Even if that turns out to be true and we get there, the chances are that this change will take years to happen. Until, all of us are likely to see major, impactful updates to Google’s algorithm to combat the rising number of spam links and spam sites with AI-generated content.

Bloggers should consider using AI copywriting assistants, but they shouldn’t rely on them for the entirety of their articles. To protect yourself against ranking volatility, your best bet is to publish well-researched, well-written, well-edited, media-rich content with a human touch.

More Search Traffic, Less Social Traffic

For years, social media was a dependable traffic source for bloggers who knew how to build, grow, and engage audiences.

As social media platforms do all that they can to keep users on their sites and prevent them from clicking away, which eats away at their advertising revenue, bloggers’ social media party is officially over—and everyone is feeling the blow.

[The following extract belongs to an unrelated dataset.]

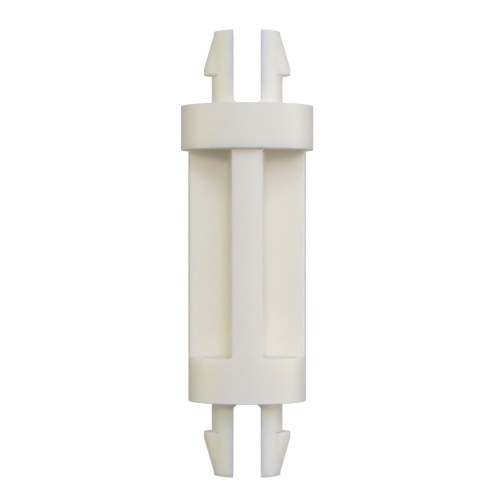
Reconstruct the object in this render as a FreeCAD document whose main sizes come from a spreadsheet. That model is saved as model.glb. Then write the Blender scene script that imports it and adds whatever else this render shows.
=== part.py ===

Even Pinterest, which used to be a stalwart of traffic for the blogosphere since it became a thing, changed its algorithm in 2020 to promote mostly pins that retain users on its platform rather than entice them to click over to the pinners’ websites.

It’s highly unlikely that a “new Pinterest” will come to life. YouTube is the new king of social, Instagram is slowly but surely shifting to video, and TikTok has taken over teenagers’ and young adults’ minds.

None of these platforms have audiences interested in reading articles. Instead, bloggers keen on job security should consider expanding their content creation skills to the video channel, and starting a YouTube channel and/or TikTok profile.

All of this positions Google as the primary source of organic traffic for blogs. Considering that Google is also looking for ways to keep searchers on their site, that’s both good and bad news for bloggers.

From one point of view, Google is a reliable source of traffic, and search engine optimization-savvy bloggers can benefit from getting tons of organic traffic from Google searches for years.

From another, this will make bloggers increasingly dependent on Google’s algorithm updates and UX changes. In other words, small tweaks like the number of featured snippets or “People Also Ask” questions in searches can end up having dramatic effects on a blog’s traffic statistics and earnings, putting quite a few bloggers’ livelihoods at risk.

Building an Email List Will Remain “Plan B”

To counter the fall of social media traffic and the rising risk of dependence on organic traffic from Google, bloggers should consider starting an email newsletter and building up an email list.

Despite being one of the oldest means of communication on the Internet, email is still around, and it’s likely to remain that way for the following few years. Plus, email users want to read stuff, which is exactly the audience a blogger needs.

With an average open rate of 15-25% and a click-to-open rate of 20-30%, email is a lucrative channel to build an email list that’s yours to own—and that you won’t have to advertise to whenever you want to reach. Getting your email newsletter started today is the best way to buy yourself insurance from algorithm updates on your other traffic sources.

That being said, Gmail changed the game of email marketing when it started automatically categorizing the messages in your inbox as Primary, Social, and Promotions. Whether other email service providers follow Google’s cue has yet to be seen, so keep an eye out on the topic.